Mas para ter uma ideia mais precisa de como e quando surgiu a riqueza atual de espécies, é preciso olhar caso a caso. É o que Freitas tem feito, em colaboração com Karina Silva-Brandão, agora pesquisadora na Escola Superior de Agricultura Luiz de Queiroz, a Esalq, da Universidade de São Paulo (USP). Um exemplo são as borboletas de asas transparentes da subfamília Ithomiinae, que Freitas e Karina estudaram em parceria com a francesa Marianne Elias, à época na Universidade de Edimburgo, no Reino Unido. O grupo verificou, em trabalho publicado em 2009 na Molecular Ecology, que essas borboletas já viviam onde agora são os Andes quando a região ainda não era montanhosa, mais de 15 milhões de anos atrás. À medida que os movimentos da crosta terrestre foram formando montanhas no que hoje é o oeste da América do Sul, a cordilheira cresceu e novos ambientes surgiram, isolados por picos e vales. Essa situação ideal para o surgimento de espécies foi exatamente o que permitiu a diversificação das itomiíneas. Os dados genéticos mostram também que a partir de cerca de 4 milhões de anos atrás, talvez porque todos os ambientes propícios já estivessem ocupados, o número de espécies se estabilizou.
Cardápio - Algumas dessas espécies deram origem a novas linhagens no norte da Amazônia e na Mata Atlântica, em regiões onde era convidativa a diversidade vegetal, sobretudo de plantas da família das solanáceas, que inclui tomates e batatas. Por meio de análises das árvores filogenéticas, Freitas já tinha mostrado, alguns anos antes, a importância da planta hospedeira na diversificação das itomiíneas. Lagartas de borboletas não são seres de uma voracidade indiscriminada: transportadas para uma planta diferente da habitual, muitas delas não reconhecem aquela superfície como alimento e morrem de fome, mesmo cercadas de folhas.

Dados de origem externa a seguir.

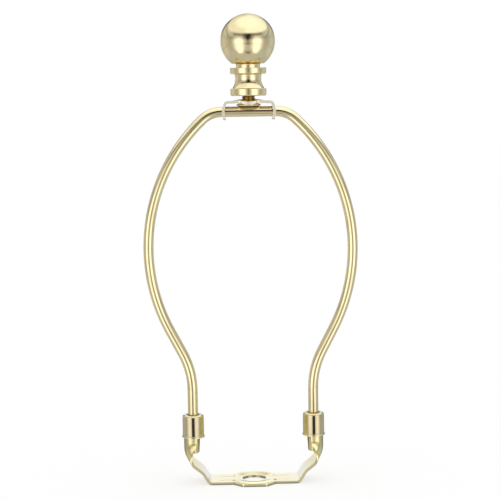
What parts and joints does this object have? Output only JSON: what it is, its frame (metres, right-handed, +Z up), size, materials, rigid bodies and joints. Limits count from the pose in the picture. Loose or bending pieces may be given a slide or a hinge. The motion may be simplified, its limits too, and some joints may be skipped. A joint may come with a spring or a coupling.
{
  "type": "lamp harp",
  "caption": "Table-lamp harp: a bent wire loop locked into a pressed saddle by sliding ferrules, with a shade rest plate, threaded stud and ball finial.",
  "frame": {"origin": "centre of the saddle's pipe hole, on the saddle's underside", "axes": "+Z up the pipe axis to the finial, X across the wire loop, Y through the loop towards the back"},
  "size_m": [0.0996, 0.0254, 0.2184],
  "materials": {
    "saddle_plating": "bright pale gold plating on pressed sheet",
    "wire_plating": "bright pale gold plating on drawn wire",
    "ferrule_plating": "polished pale gold plating on drawn cups",
    "plate_plating": "bright pale gold plating on a stamping",
    "stud_plating": "bright gold plating on a threaded stud",
    "finial_metal": "polished pale gold turned metal"
  },
  "bodies": {
    "saddle_body": {"saddle": "saddle_plating"},
    "harp_body": {"harp_wire": "wire_plating", "shade_rest_plate": "plate_plating", "threaded_stud": "stud_plating"},
    "left_ferrule": {"ferrule_left": "ferrule_plating"},
    "right_ferrule": {"ferrule_right": "ferrule_plating"},
    "finial": {"finial_base": "finial_metal", "finial_ball": "finial_metal"}
  },
  "joints": [
    {"name": "harp_lift", "type": "slide", "parent": "saddle_body", "child": "harp_body", "axis": [0, 0, 1], "range_m": [0, 0.03]},
    {"name": "left_ferrule_slide", "type": "slide", "parent": "harp_body", "child": "left_ferrule", "axis": [0, 0, 1], "range_m": [0, 0.015]},
    {"name": "right_ferrule_slide", "type": "slide", "parent": "harp_body", "child": "right_ferrule", "axis": [0, 0, 1], "range_m": [0, 0.015]},
    {"name": "finial_lift", "type": "slide", "parent": "harp_body", "child": "finial", "axis": [0, 0, 1], "range_m": [0, 0.03]}
  ]
}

As ancestrais das itomiíneas comiam folhas de apocináceas, a família das alamandas, muito comuns em jardins com suas flores amarelas ou cor-de-rosa. O caule e as folhas dessas plantas, quando quebrados, vertem uma substância leitosa tóxica para muitos animais. As lagartas de borboletas que se alimentam de apocináceas tiram proveito disso: sequestram substâncias alcaloides e adquirem um sabor desagradável que dissuade predadores. Um recurso conveniente, mas as apocináceas são insuficientes para alimentar um número muito grande de espécies. Diante da limitação, novas espécies só seriam bem-sucedidas se conseguissem explorar outras fontes de alimento. “As solanáceas eram um recurso abundante e sem competidores, por isso o acesso a elas foi o que permitiu a diversificação das itomiíneas”, conta Freitas.